Como por azar, ha caído nuevamente en mis manos estos días el famoso libro de relevancia filosófica del siglo XX titulado Tractatus Logico-philosophicus del filósofo, matemático, lingüista y lógico austriaco, nacionalizado británico posteriormente,  Ludwing  Josef Wittgenstein. Se ha presentado ante mí de forma provocadora, pues en mi pensamiento se estaban agolpando reflexiones sobre el valor del lenguaje en la política, en estos momentos en los que el famoso dicho "Donde dije digo, digo Diego" cobra especial relevancia. En mi personal ejercicio de observante de la realidad "Desde mi balcón”, se han presentado ante mí ambas realidades: el lenguaje político y el análisis que el propio Wittgenstein hace del lenguaje. Evidentemente no fue intención del filósofo referiste al político, sino más bien al científico, pero su análisis, en algunos aspectos, vale para reflexionar sobre lo que en política se está haciendo con el lenguaje.

Lo primero que descubro al comparar la rigurosidad del análisis del lenguaje del filósofo y la utilización de este por algunos políticos es su abismal diferencia. Mientras que uno se ocupa de las condiciones que se requieren para conseguir un lenguaje lógicamente perfecto, el político, por lo menos algunos, lo utilizan como un medio de persuasión sin importarles su verdad. No se trata de que exista ese lenguaje lógicamente perfecto, lo que importa para Wittgenstein es que tenga significado, es decir que cumpla su función esencial de afirmar o negar hechos.

Escuchando las múltiples declaraciones y argumentaciones políticas de nuestros representantes, explicaciones de la nada y charlatanes de la incoherencia, tendentes a justificar acciones, hechos o propuestas, observo   que el lenguaje ha dejado de tener su función, lo han prostituido, ha perdido su ética. Una explicación del lunes entra en contradicción con la del martes y las dos se confunden con la del miércoles con el fin de justificar errores que les permita engañar a los ciudadanos. No usan el lenguaje para comunicar, sino que lo utilizan para mentir. Se sirven de él, inventan términos, cambian el significado de las palabras, utilizan torticeramente la polisemia del lenguaje para decir una cosa y su contraria, son ilusionistas de las palabras que las sacan de la chistera según les vayan las cosas. Si se equivocan en una ley, siempre hay un culpable al que le adjudican un vocablo que les permite justificar su inoperancia. Si antes condenaron comportamientos anticonstitucionales y ahora los justifican y los perdonan, siempre hay una palabra prostituida que bien aplicada en un contexto concreto les hace aparecer como defensores de la verdad y salvadores de las miserias de los pacientes ciudadanos. El lenguaje ya no cumple su función, ya no afirma o niega hechos. Solo interpreta lo que queremos que los demás entiendan del mundo que les rodea. Estamos en manos de charlatanes, de manipuladores del lenguaje, de voceros ideológicos que construyen frases para justificar comportamientos convirtiéndolos en ficciones de la realidad. Las cosas ya no son como son, sino como nos dicen que son o como les interesa que aparezcan ante nosotros. Lo que aparece, el fenómeno, se truca y su explicación se convierte en una conveniencia. Ya nada es lo que es.

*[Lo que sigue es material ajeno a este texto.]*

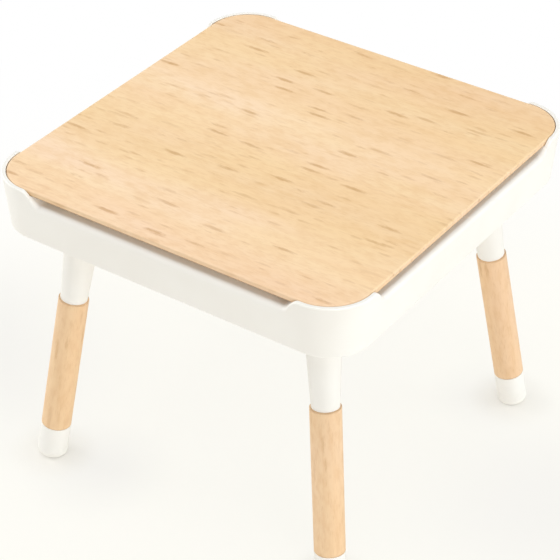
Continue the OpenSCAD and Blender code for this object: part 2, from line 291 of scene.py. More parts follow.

Con estas reflexiones surgidas al releer algunos párrafos de Tractatus, tomo prestadas las palabras de Wittgenstein en una famosa frase que hago mía ahora y la aplico a otra realidad distinta a la intención del filósofo: "Todo aquello que puede ser dicho, puede decirse con claridad: y de lo que no se puede hablar, mejor callarse". Pues eso es lo que deberían hacer, callarse. Si no saben usar el lenguaje, si lo utilizan torticeramente, si no lo dicen con claridad, verdad y limpieza, mejor que se callen y con ellos todos los voceros de sus incoherencias. Todos los que de una manera u otra viven de sus miserias porque ninguno es capaz de decir las cosas con claridad, por eso si no pueden o no saben hacerlo, que se callen. Que enmudezcan las portavocías y altavocías de la falsedad y el interés. Al menos podremos escuchar los gratificantes sonidos de la naturaleza y llegar a la conclusión de que también nosotros tendremos que callarnos porque de lo que no se puede hablar con claridad, con sabiduría, con certeza, es mejor callarse.